EXERCISE OBJECTIVE: Give the data a second time, exactly and in full.

COLLECTED MATERIAL:
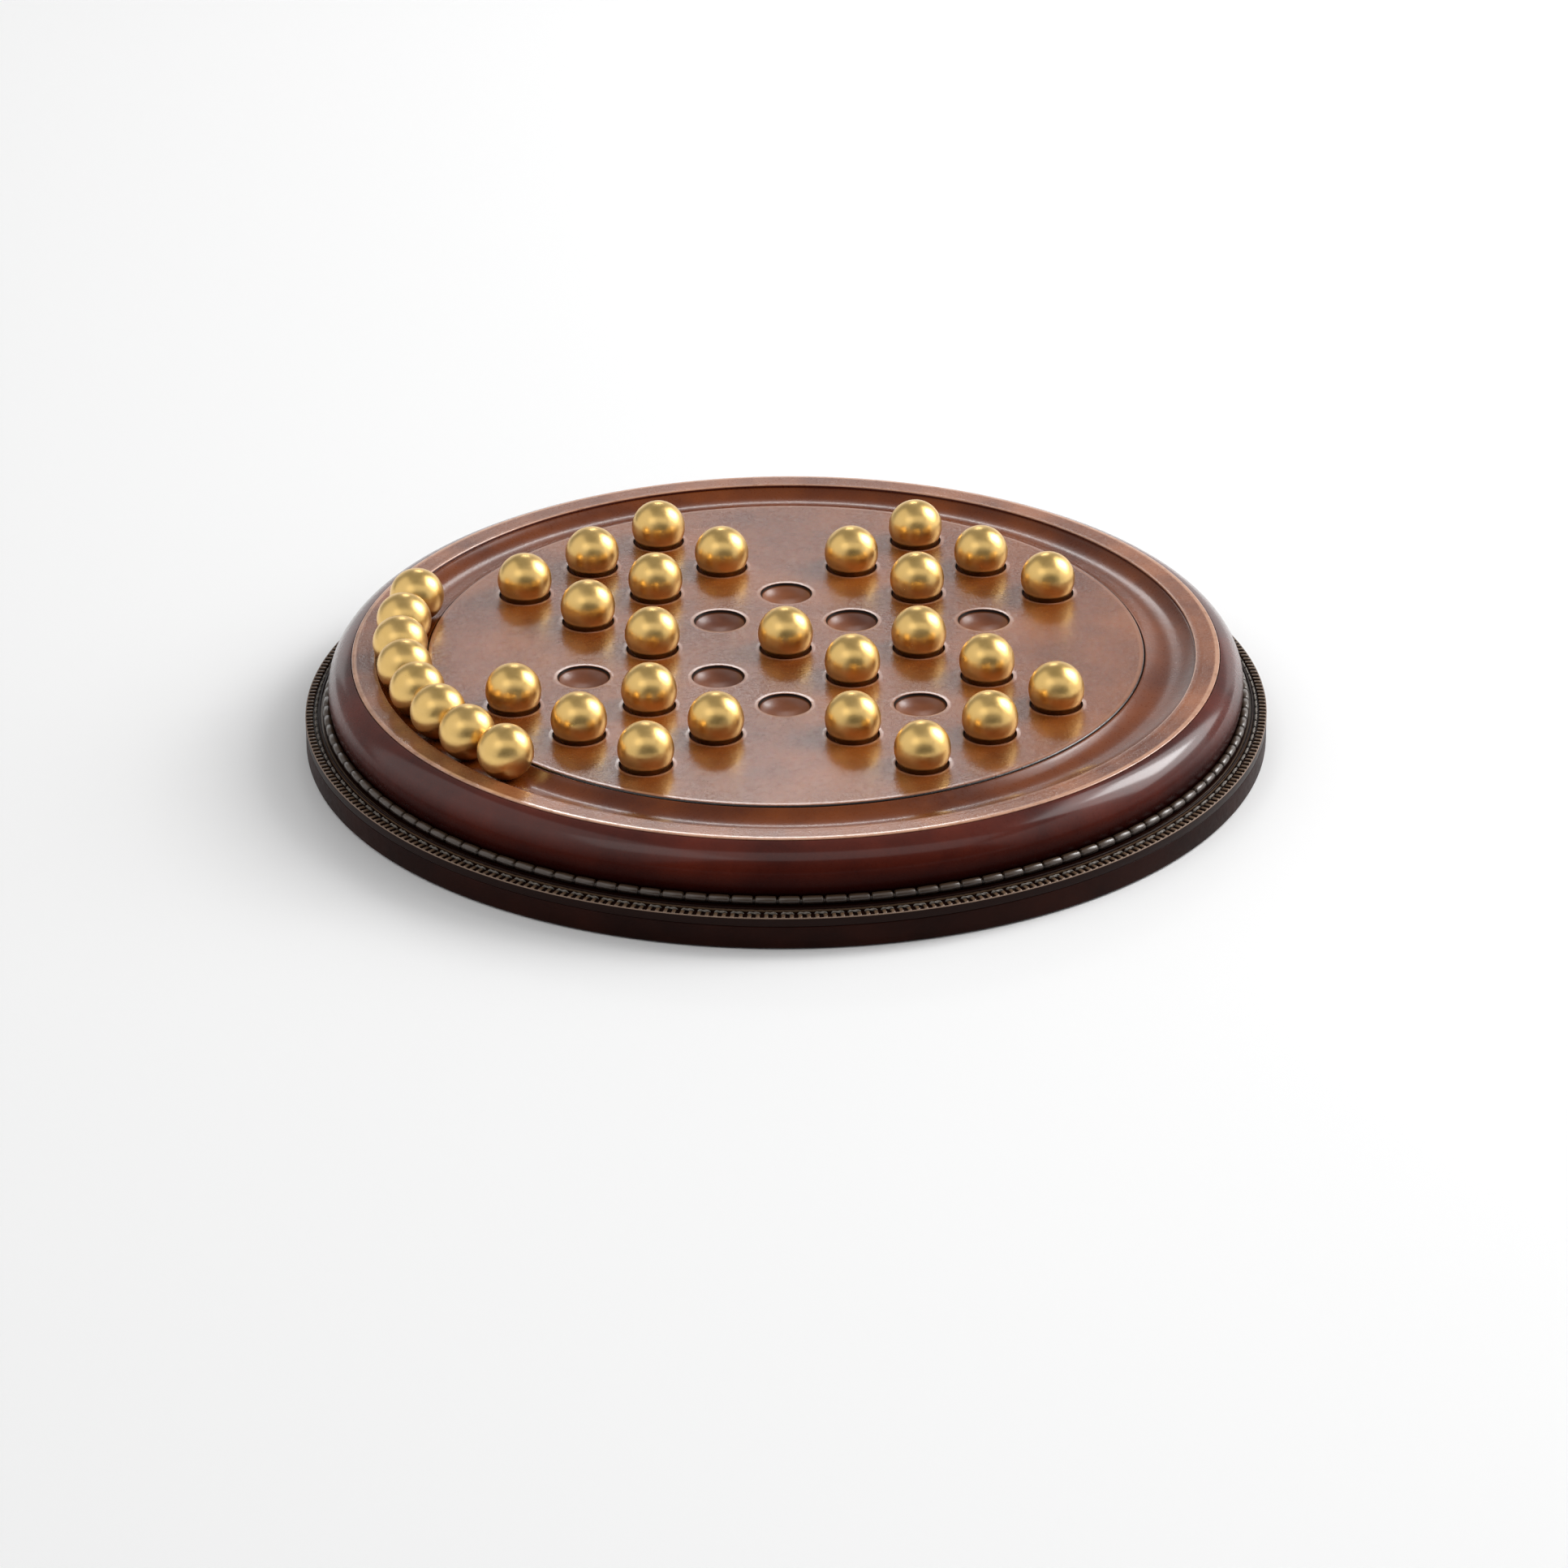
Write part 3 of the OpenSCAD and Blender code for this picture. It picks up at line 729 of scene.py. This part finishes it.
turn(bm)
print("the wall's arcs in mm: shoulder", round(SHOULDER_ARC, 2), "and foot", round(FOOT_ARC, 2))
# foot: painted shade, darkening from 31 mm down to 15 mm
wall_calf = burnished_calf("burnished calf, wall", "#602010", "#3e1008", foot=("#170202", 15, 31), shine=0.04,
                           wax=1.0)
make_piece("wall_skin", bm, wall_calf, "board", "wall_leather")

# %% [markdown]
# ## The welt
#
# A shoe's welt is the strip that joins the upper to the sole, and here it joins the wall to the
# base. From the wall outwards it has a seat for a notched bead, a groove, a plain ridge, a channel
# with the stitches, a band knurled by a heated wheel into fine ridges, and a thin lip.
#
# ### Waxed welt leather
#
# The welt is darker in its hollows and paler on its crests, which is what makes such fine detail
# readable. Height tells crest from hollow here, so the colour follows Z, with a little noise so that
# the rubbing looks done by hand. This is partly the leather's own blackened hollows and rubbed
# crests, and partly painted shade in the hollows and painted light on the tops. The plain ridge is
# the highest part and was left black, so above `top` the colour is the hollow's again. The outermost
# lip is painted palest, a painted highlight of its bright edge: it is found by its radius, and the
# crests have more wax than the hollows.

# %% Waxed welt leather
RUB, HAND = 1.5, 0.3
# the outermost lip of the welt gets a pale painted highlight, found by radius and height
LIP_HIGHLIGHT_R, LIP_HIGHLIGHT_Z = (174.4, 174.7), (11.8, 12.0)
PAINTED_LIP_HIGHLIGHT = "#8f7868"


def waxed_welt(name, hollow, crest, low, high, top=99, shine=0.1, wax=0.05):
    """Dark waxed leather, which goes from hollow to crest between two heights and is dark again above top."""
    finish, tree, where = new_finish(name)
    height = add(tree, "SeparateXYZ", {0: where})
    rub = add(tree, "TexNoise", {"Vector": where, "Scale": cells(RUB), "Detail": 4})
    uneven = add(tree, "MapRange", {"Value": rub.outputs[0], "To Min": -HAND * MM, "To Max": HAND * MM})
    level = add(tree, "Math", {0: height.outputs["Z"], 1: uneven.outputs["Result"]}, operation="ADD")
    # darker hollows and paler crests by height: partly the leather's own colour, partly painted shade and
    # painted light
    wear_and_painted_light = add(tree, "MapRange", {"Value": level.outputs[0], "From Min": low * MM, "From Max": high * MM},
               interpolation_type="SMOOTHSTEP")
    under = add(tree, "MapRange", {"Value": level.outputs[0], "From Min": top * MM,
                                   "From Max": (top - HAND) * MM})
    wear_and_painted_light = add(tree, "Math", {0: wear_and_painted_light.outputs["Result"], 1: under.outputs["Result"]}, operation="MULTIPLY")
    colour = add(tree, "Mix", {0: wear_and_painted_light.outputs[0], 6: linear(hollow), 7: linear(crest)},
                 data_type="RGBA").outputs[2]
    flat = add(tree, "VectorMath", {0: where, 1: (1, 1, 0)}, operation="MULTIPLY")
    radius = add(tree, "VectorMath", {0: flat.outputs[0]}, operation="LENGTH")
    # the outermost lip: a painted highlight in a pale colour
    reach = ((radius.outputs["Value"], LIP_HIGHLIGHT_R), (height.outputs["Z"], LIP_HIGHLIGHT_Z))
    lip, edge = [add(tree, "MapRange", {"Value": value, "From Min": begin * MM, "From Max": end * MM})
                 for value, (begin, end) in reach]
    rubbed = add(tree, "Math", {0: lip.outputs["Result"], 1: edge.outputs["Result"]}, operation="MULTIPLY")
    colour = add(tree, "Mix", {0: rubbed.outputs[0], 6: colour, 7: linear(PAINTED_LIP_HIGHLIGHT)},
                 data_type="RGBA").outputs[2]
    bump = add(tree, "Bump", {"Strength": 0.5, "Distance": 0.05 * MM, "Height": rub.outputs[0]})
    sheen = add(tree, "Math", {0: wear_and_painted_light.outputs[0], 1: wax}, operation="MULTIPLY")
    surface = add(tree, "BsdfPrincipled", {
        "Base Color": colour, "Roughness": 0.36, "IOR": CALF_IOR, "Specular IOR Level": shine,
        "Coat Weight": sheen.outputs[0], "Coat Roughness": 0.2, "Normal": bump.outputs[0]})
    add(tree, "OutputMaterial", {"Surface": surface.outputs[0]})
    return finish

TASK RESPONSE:
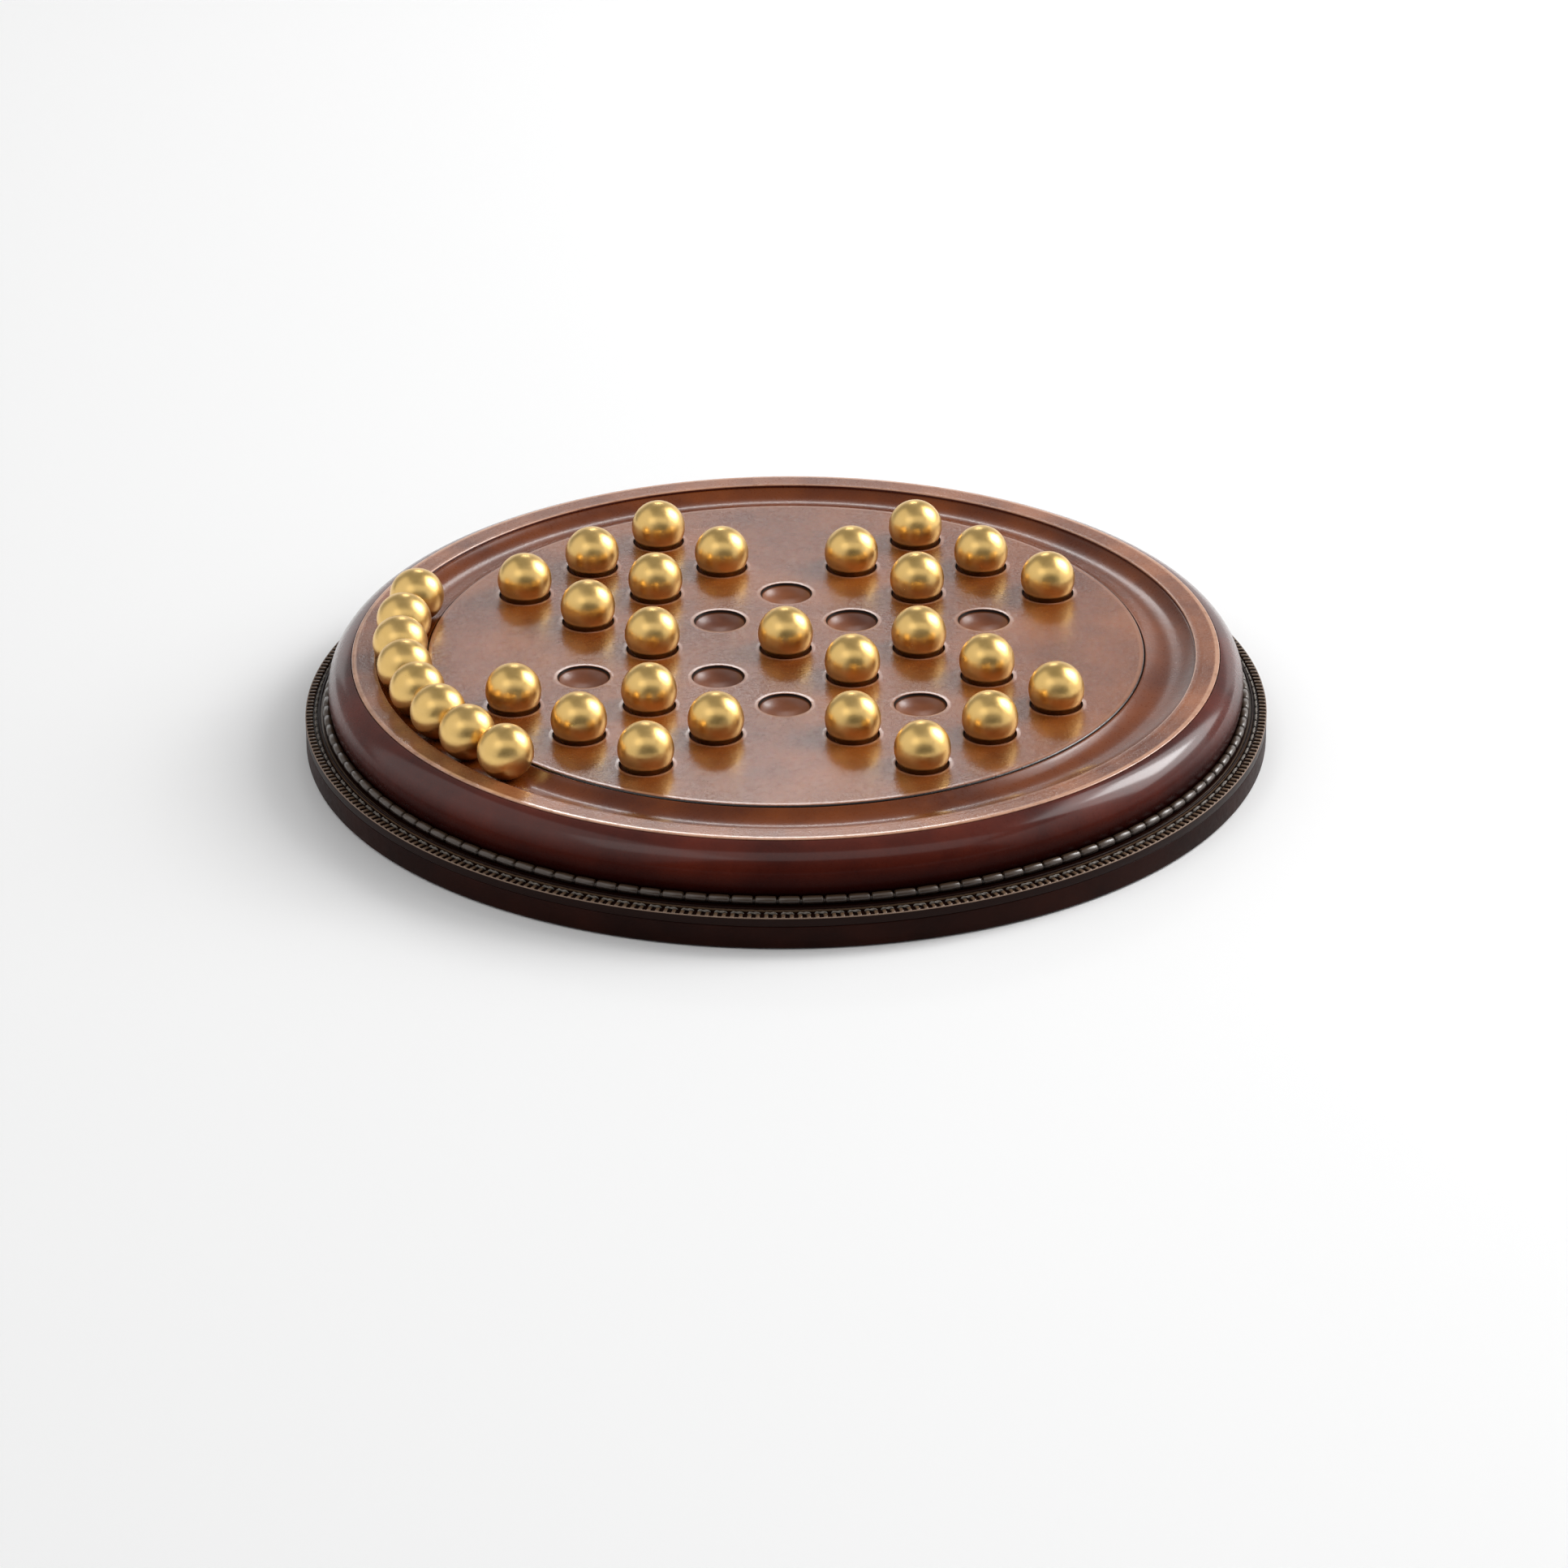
Write part 3 of the OpenSCAD and Blender code for this picture. It picks up at line 729 of scene.py. This part finishes it.
turn(bm)
print("the wall's arcs in mm: shoulder", round(SHOULDER_ARC, 2), "and foot", round(FOOT_ARC, 2))
# foot: painted shade, darkening from 31 mm down to 15 mm
wall_calf = burnished_calf("burnished calf, wall", "#602010", "#3e1008", foot=("#170202", 15, 31), shine=0.04,
                           wax=1.0)
make_piece("wall_skin", bm, wall_calf, "board", "wall_leather")

# %% [markdown]
# ## The welt
#
# A shoe's welt is the strip that joins the upper to the sole, and here it joins the wall to the
# base. From the wall outwards it has a seat for a notched bead, a groove, a plain ridge, a channel
# with the stitches, a band knurled by a heated wheel into fine ridges, and a thin lip.
#
# ### Waxed welt leather
#
# The welt is darker in its hollows and paler on its crests, which is what makes such fine detail
# readable. Height tells crest from hollow here, so the colour follows Z, with a little noise so that
# the rubbing looks done by hand. This is partly the leather's own blackened hollows and rubbed
# crests, and partly painted shade in the hollows and painted light on the tops. The plain ridge is
# the highest part and was left black, so above `top` the colour is the hollow's again. The outermost
# lip is painted palest, a painted highlight of its bright edge: it is found by its radius, and the
# crests have more wax than the hollows.

# %% Waxed welt leather
RUB, HAND = 1.5, 0.3
# the outermost lip of the welt gets a pale painted highlight, found by radius and height
LIP_HIGHLIGHT_R, LIP_HIGHLIGHT_Z = (174.4, 174.7), (11.8, 12.0)
PAINTED_LIP_HIGHLIGHT = "#8f7868"


def waxed_welt(name, hollow, crest, low, high, top=99, shine=0.1, wax=0.05):
    """Dark waxed leather, which goes from hollow to crest between two heights and is dark again above top."""
    finish, tree, where = new_finish(name)
    height = add(tree, "SeparateXYZ", {0: where})
    rub = add(tree, "TexNoise", {"Vector": where, "Scale": cells(RUB), "Detail": 4})
    uneven = add(tree, "MapRange", {"Value": rub.outputs[0], "To Min": -HAND * MM, "To Max": HAND * MM})
    level = add(tree, "Math", {0: height.outputs["Z"], 1: uneven.outputs["Result"]}, operation="ADD")
    # darker hollows and paler crests by height: partly the leather's own colour, partly painted shade and
    # painted light
    wear_and_painted_light = add(tree, "MapRange", {"Value": level.outputs[0], "From Min": low * MM, "From Max": high * MM},
               interpolation_type="SMOOTHSTEP")
    under = add(tree, "MapRange", {"Value": level.outputs[0], "From Min": top * MM,
                                   "From Max": (top - HAND) * MM})
    wear_and_painted_light = add(tree, "Math", {0: wear_and_painted_light.outputs["Result"], 1: under.outputs["Result"]}, operation="MULTIPLY")
    colour = add(tree, "Mix", {0: wear_and_painted_light.outputs[0], 6: linear(hollow), 7: linear(crest)},
                 data_type="RGBA").outputs[2]
    flat = add(tree, "VectorMath", {0: where, 1: (1, 1, 0)}, operation="MULTIPLY")
    radius = add(tree, "VectorMath", {0: flat.outputs[0]}, operation="LENGTH")
    # the outermost lip: a painted highlight in a pale colour
    reach = ((radius.outputs["Value"], LIP_HIGHLIGHT_R), (height.outputs["Z"], LIP_HIGHLIGHT_Z))
    lip, edge = [add(tree, "MapRange", {"Value": value, "From Min": begin * MM, "From Max": end * MM})
                 for value, (begin, end) in reach]
    rubbed = add(tree, "Math", {0: lip.outputs["Result"], 1: edge.outputs["Result"]}, operation="MULTIPLY")
    colour = add(tree, "Mix", {0: rubbed.outputs[0], 6: colour, 7: linear(PAINTED_LIP_HIGHLIGHT)},
                 data_type="RGBA").outputs[2]
    bump = add(tree, "Bump", {"Strength": 0.5, "Distance": 0.05 * MM, "Height": rub.outputs[0]})
    sheen = add(tree, "Math", {0: wear_and_painted_light.outputs[0], 1: wax}, operation="MULTIPLY")
    surface = add(tree, "BsdfPrincipled", {
        "Base Color": colour, "Roughness": 0.36, "IOR": CALF_IOR, "Specular IOR Level": shine,
        "Coat Weight": sheen.outputs[0], "Coat Roughness": 0.2, "Normal": bump.outputs[0]})
    add(tree, "OutputMaterial", {"Surface": surface.outputs[0]})
    return finish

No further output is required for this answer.